Griffin scored 35 points, but only two came in the fourth quarter. He wound up playing 40 minutes and you’re left to wonder how much of his three-point quarter – he shot 1 of 3 and missed his only two free throws, re-entering the game at 8:12 – was simply fatigue taking its toll.

Luke Kennard’s triple had just tied the game at 92 as the bench played better to start the fourth quarter – mostly because they held Dallas to just four points in those four minutes after ceding 20 in five minutes to start the second quarter. But points at their end came just as grudgingly. The bench scored a total of 15 points, making 4 of 21 shots.

In fact, Pistons not named Griffin or Drummond shot only 31 percent. While Griffin (12 of 24) and Drummond (9 of 16) combined to make 21 baskets, everybody else combined to make just 14.

“I think we just missed a lot of good, open shots,” said Drummond, who returned after missing three games while in concussion protocol and finished with 23 points and 15 rebounds in 38 minutes. “You can’t control that. We missed and they made theirs. That’s kind of what it boiled down to.”

One basket Drummond made with 5:54 to go – pulling the Pistons within a point – was taken away more than two minutes later when during a timeout they reviewed and ruled his put-back came after the 24-second shot clock expired. The timeout came after Dallas got a Maxi Kleber transition triple off of a Pistons turnover and that basket, coupled with the erasure of Drummond’s hoop, suddenly gave the Mavs a five-point lead.

They got it back to three, but no closer. Mavs rookie Luka Doncic – who finished with 32 points, eight rebounds and eight assists – provided the dagger with a pretty turnaround jumper over Johnson with 1:20 to go for a seven-point lead.

Johnson had the most success guarding Doncic, which explains why he guarded him down the stretch after Casey opened with Bruce Brown against him, then gave shots to Langston Galloway, Khyri Thomas and Reggie Bullock. But Johnson, like all of Casey’s second unit, struggled to put anything in the basket, shooting 0 of 6.

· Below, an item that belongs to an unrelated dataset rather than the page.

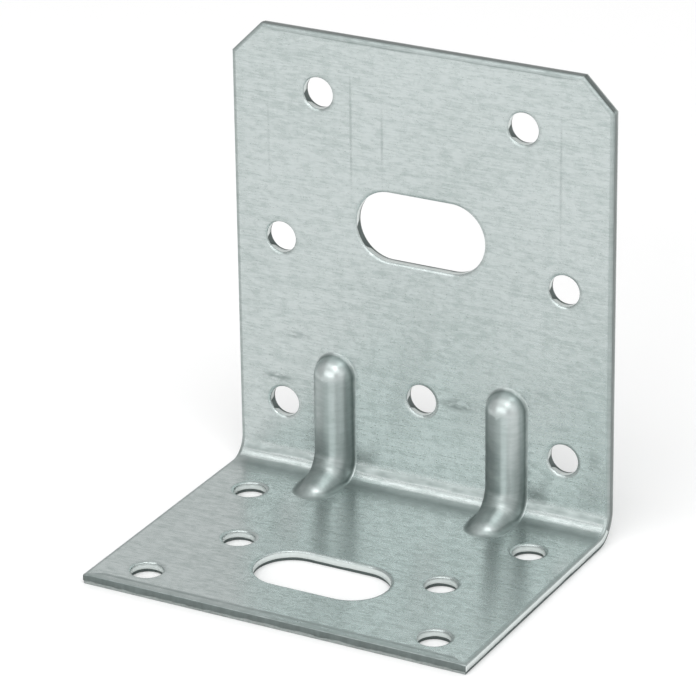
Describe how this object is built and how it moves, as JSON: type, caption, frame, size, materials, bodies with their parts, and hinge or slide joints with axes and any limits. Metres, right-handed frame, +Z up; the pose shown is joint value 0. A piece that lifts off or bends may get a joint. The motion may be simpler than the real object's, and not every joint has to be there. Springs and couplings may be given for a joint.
{
  "type": "angle bracket",
  "caption": "Right-angle bracket folded from galvanised sheet, with nail holes and a bolt slot in each leg and ribs pressed inwards across the fold.",
  "frame": {"origin": "middle of the footprint, on the plane of the base leg's underside", "axes": "+X across the width, +Y out of the wall leg's back face, +Z up along the wall leg; the base leg lies towards -Y"},
  "size_m": [0.065, 0.0504, 0.0753],
  "materials": {
    "galvanised_sheet": "galvanised, semi-matt"
  },
  "bodies": {
    "root": {"angle_bracket": "galvanised_sheet"}
  },
  "joints": []
}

“We had a really good start,” said Zaza Pachulia, anchor of a second unit that badly misses Ish Smith’s speed and playmaking. “Blake had an amazing start. Second unit could have done a better job. We kind of gave them life and put them back in the game. We’ve got to understand, everybody’s needed. We can’t ask starters to play 48 minutes. Most of the season, bench has been great. The first half, second unit didn’t respond as well.”

The Pistons shot 4 of 17 in the fourth quarter – the bench 1 of 8, getting only Kennard’s tying triple, and the beleaguered starters 3 of 9. Reggie Jackson had 12 points and a season-high nine assists through three quarters, then zeroes in the fourth, missing his only two shots. He, too, played heavier minutes (35) than accustomed.

Casey lamented a few misjudgments down the stretch while acknowledging that it was at least as much about the second-quarter stretch and the need to rush his horses back in the game too soon as anything.

“What’s my alternative?” he asked rhetorically. “You give me an alternative, I promise you I’ll use it. I didn’t want to (play Griffin 20 minutes of the first half). I’m searching. Blake, he’s giving it all to us. Andre rebounded his butt off. But we’ve just got to have some other people.”